:: WHAT THIS TASK INVOLVES ::
Transcribe only the lines of the listing below from the one holding "screws = driven_screws()" through the one holding "obj.parent = empty", inclusive, without any change.

:: SOURCE MATERIAL ::
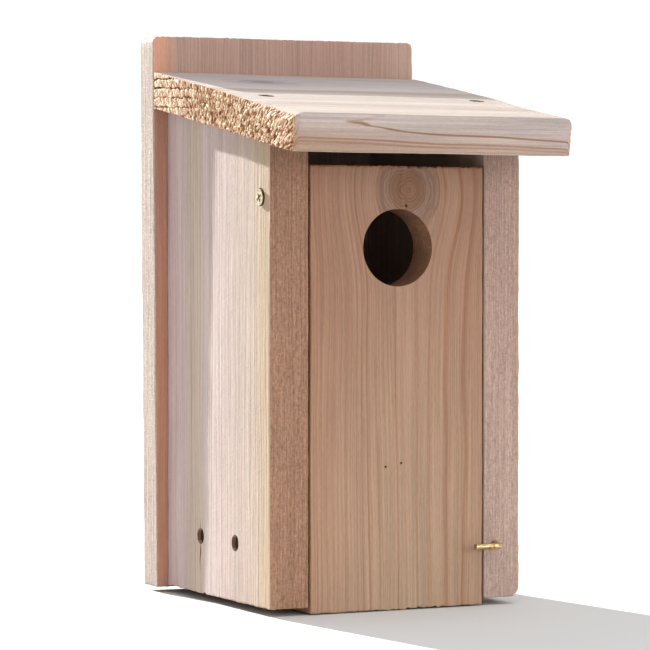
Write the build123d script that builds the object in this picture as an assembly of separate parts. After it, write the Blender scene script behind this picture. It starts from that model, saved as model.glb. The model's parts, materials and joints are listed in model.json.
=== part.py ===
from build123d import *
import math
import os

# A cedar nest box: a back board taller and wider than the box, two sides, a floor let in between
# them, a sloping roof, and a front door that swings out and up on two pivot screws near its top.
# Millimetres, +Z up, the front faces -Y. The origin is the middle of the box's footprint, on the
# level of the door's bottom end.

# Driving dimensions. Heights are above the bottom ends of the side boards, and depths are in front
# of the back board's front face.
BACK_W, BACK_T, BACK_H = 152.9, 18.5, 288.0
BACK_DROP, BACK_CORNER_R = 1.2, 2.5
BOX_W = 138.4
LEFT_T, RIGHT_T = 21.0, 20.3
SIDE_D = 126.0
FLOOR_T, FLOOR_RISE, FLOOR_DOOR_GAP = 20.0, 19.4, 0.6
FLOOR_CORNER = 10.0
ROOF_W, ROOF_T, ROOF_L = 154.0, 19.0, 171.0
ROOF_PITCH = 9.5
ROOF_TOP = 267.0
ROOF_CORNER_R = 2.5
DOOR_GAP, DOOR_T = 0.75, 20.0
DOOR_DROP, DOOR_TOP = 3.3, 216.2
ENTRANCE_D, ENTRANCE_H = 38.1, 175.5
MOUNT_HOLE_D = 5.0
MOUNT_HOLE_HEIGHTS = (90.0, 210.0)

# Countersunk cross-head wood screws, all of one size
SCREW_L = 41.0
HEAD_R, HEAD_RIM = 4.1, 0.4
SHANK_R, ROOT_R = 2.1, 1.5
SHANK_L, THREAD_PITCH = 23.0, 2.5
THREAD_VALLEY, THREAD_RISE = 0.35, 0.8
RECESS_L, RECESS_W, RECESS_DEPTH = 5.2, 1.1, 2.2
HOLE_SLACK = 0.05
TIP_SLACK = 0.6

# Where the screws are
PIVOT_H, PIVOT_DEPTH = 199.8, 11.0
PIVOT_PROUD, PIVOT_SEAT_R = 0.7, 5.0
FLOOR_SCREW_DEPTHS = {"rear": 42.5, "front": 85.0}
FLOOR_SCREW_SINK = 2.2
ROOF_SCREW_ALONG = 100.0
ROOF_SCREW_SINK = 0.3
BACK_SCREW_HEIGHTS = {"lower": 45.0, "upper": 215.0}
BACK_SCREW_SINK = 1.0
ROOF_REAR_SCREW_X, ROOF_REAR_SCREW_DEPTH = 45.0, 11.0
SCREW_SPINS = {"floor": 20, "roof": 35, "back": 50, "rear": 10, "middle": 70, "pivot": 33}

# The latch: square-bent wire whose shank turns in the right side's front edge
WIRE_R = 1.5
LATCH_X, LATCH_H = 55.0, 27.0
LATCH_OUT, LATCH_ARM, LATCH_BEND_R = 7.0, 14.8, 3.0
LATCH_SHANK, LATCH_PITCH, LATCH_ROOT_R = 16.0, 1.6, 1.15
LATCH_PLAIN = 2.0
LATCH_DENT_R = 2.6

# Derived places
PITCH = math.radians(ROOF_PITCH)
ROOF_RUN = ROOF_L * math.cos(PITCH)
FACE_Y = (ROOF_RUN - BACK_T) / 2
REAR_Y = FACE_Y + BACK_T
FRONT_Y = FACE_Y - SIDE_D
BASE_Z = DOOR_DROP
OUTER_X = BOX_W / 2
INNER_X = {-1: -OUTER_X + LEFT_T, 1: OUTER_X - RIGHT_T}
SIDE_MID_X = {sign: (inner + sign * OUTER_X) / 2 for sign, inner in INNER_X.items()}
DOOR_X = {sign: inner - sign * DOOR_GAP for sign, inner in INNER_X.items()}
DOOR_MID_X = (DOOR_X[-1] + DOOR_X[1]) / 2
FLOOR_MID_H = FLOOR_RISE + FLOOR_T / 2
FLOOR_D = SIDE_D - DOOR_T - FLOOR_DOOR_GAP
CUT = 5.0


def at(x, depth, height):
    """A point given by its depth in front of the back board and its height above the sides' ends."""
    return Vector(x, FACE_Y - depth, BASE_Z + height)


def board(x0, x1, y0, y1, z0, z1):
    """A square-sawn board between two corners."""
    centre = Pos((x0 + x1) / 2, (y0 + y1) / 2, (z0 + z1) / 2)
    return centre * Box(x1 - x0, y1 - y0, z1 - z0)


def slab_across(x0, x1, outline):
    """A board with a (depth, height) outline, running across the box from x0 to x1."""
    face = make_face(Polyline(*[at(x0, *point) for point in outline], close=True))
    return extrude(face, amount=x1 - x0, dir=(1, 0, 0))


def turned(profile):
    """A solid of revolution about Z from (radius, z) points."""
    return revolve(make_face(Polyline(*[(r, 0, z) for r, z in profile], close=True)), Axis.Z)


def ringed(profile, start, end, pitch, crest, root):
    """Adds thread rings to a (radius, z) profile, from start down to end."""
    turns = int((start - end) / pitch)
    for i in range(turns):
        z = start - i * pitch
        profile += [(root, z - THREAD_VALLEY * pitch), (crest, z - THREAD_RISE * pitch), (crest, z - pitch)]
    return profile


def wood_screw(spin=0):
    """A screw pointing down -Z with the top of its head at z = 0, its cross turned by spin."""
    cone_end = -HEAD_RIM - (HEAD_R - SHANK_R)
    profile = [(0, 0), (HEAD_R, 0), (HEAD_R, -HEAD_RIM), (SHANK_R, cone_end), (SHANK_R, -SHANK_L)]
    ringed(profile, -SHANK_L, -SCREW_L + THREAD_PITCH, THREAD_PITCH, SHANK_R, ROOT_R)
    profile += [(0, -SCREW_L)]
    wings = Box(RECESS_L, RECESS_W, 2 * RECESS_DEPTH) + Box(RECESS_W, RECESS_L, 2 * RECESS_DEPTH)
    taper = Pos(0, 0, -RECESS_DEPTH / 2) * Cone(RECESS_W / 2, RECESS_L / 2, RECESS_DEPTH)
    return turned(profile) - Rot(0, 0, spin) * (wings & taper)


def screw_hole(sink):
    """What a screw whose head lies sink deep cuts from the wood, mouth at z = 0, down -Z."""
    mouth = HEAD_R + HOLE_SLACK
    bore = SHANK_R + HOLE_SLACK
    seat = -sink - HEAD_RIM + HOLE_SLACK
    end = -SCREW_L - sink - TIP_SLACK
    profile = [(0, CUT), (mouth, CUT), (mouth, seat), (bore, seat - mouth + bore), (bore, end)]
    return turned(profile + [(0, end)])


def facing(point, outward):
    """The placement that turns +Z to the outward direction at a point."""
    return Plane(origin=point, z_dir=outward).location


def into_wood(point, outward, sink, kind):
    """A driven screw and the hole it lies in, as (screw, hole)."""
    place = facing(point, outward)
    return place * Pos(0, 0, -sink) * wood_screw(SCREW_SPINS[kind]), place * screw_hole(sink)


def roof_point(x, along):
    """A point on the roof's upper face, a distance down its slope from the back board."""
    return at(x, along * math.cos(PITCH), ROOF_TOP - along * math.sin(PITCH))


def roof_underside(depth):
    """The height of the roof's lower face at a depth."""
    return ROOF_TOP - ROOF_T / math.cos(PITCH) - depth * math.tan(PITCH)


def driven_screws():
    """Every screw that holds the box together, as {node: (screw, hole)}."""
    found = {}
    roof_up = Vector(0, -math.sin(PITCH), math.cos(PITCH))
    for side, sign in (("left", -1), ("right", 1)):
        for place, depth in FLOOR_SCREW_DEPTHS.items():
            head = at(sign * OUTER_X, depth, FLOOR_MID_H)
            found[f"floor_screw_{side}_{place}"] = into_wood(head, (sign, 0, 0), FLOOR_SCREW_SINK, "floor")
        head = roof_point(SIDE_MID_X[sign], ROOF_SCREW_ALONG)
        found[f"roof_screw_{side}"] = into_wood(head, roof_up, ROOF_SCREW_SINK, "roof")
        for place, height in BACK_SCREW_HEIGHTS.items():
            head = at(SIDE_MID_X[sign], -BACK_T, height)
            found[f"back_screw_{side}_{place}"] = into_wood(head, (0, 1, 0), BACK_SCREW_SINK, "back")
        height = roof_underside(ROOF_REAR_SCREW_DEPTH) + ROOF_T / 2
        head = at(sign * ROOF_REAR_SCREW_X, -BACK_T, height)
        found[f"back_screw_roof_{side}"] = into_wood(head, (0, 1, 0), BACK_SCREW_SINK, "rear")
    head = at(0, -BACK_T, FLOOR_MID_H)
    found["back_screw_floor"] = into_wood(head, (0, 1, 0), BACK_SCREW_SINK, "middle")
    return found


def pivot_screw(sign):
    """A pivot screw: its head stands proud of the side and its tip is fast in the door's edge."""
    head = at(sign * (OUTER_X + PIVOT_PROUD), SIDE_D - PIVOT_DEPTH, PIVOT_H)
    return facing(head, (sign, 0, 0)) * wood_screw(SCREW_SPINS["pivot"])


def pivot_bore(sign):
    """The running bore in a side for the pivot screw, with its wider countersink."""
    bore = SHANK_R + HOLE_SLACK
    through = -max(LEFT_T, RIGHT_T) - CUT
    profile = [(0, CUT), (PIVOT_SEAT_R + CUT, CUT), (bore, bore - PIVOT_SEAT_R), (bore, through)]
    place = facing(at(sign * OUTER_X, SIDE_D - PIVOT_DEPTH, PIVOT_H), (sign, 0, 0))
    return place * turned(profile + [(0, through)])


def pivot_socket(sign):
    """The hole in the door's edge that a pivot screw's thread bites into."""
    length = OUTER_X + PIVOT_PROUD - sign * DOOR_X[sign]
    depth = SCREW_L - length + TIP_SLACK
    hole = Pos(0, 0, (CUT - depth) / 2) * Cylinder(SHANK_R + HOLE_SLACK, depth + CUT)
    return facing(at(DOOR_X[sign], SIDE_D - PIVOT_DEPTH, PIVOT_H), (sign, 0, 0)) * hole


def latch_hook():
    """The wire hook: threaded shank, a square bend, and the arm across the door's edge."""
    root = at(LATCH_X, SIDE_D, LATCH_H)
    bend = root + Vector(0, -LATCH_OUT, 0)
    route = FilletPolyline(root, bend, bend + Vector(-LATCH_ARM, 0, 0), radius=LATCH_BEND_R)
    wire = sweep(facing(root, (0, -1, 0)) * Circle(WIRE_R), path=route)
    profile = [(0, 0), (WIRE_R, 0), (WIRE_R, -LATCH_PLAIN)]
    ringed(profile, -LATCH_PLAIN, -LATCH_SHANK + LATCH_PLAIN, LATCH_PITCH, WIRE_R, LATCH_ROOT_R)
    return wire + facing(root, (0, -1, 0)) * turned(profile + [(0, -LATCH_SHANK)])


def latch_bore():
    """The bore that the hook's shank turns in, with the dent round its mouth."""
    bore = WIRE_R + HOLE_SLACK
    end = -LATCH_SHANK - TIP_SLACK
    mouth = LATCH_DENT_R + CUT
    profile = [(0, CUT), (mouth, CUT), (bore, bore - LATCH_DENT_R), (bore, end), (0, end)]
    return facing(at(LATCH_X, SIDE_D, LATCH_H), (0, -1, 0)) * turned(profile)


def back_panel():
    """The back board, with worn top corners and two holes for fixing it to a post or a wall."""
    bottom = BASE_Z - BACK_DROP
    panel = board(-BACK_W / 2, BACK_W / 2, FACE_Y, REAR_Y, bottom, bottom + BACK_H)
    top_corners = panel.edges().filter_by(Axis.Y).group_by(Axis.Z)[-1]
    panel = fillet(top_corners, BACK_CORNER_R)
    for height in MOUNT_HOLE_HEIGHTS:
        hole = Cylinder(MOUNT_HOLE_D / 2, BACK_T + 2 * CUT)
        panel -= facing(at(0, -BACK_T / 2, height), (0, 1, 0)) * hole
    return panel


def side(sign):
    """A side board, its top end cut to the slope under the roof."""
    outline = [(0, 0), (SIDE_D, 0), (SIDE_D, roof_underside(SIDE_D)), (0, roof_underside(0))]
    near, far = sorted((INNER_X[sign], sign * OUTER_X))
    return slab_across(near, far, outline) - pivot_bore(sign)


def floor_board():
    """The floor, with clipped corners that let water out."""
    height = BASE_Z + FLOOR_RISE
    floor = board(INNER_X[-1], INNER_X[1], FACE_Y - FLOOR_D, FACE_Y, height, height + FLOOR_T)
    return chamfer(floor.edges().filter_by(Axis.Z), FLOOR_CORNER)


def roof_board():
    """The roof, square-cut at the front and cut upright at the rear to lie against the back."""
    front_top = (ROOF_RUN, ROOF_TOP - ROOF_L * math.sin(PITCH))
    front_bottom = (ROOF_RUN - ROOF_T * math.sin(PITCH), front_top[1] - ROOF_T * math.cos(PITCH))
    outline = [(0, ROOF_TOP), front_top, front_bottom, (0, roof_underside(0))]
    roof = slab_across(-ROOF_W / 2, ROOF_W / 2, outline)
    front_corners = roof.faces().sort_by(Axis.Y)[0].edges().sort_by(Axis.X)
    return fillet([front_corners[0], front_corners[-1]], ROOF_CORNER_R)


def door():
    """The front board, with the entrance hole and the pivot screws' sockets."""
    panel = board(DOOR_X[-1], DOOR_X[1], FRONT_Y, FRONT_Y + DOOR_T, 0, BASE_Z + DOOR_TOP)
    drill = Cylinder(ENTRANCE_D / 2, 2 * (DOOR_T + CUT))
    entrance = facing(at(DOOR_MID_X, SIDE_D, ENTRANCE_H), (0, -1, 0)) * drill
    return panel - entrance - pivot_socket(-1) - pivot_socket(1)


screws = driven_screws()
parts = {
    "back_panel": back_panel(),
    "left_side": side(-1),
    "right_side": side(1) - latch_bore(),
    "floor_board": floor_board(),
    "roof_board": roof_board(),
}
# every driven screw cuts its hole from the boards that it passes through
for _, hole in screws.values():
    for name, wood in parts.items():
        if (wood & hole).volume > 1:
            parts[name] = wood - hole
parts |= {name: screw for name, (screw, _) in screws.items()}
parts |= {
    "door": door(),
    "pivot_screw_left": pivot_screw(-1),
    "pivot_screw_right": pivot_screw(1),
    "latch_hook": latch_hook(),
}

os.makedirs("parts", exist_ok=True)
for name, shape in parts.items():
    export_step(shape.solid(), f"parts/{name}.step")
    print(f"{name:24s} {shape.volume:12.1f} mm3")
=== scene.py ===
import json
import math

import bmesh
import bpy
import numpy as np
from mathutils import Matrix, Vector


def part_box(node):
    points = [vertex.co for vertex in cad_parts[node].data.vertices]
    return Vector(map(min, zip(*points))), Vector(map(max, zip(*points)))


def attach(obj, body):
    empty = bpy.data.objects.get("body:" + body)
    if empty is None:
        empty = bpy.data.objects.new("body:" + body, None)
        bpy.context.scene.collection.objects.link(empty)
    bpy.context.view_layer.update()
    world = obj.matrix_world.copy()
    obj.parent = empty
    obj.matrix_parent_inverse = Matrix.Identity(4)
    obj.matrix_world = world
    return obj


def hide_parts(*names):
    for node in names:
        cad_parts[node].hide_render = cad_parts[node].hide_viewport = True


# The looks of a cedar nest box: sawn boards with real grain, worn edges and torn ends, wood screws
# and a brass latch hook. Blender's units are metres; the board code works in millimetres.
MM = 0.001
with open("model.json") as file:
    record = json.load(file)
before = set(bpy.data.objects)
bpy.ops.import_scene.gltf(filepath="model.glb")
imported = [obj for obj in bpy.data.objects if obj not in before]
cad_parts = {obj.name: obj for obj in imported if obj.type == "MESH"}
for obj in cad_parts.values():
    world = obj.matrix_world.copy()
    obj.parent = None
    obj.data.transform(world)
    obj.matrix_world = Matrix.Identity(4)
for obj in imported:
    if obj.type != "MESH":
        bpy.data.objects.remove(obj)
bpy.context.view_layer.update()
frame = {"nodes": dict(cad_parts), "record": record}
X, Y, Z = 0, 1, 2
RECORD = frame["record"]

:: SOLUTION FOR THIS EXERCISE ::
screws = driven_screws()
parts = {
    "back_panel": back_panel(),
    "left_side": side(-1),
    "right_side": side(1) - latch_bore(),
    "floor_board": floor_board(),
    "roof_board": roof_board(),
}
# every driven screw cuts its hole from the boards that it passes through
for _, hole in screws.values():
    for name, wood in parts.items():
        if (wood & hole).volume > 1:
            parts[name] = wood - hole
parts |= {name: screw for name, (screw, _) in screws.items()}
parts |= {
    "door": door(),
    "pivot_screw_left": pivot_screw(-1),
    "pivot_screw_right": pivot_screw(1),
    "latch_hook": latch_hook(),
}

os.makedirs("parts", exist_ok=True)
for name, shape in parts.items():
    export_step(shape.solid(), f"parts/{name}.step")
    print(f"{name:24s} {shape.volume:12.1f} mm3")
=== scene.py ===
import json
import math

import bmesh
import bpy
import numpy as np
from mathutils import Matrix, Vector


def part_box(node):
    points = [vertex.co for vertex in cad_parts[node].data.vertices]
    return Vector(map(min, zip(*points))), Vector(map(max, zip(*points)))


def attach(obj, body):
    empty = bpy.data.objects.get("body:" + body)
    if empty is None:
        empty = bpy.data.objects.new("body:" + body, None)
        bpy.context.scene.collection.objects.link(empty)
    bpy.context.view_layer.update()
    world = obj.matrix_world.copy()
    obj.parent = empty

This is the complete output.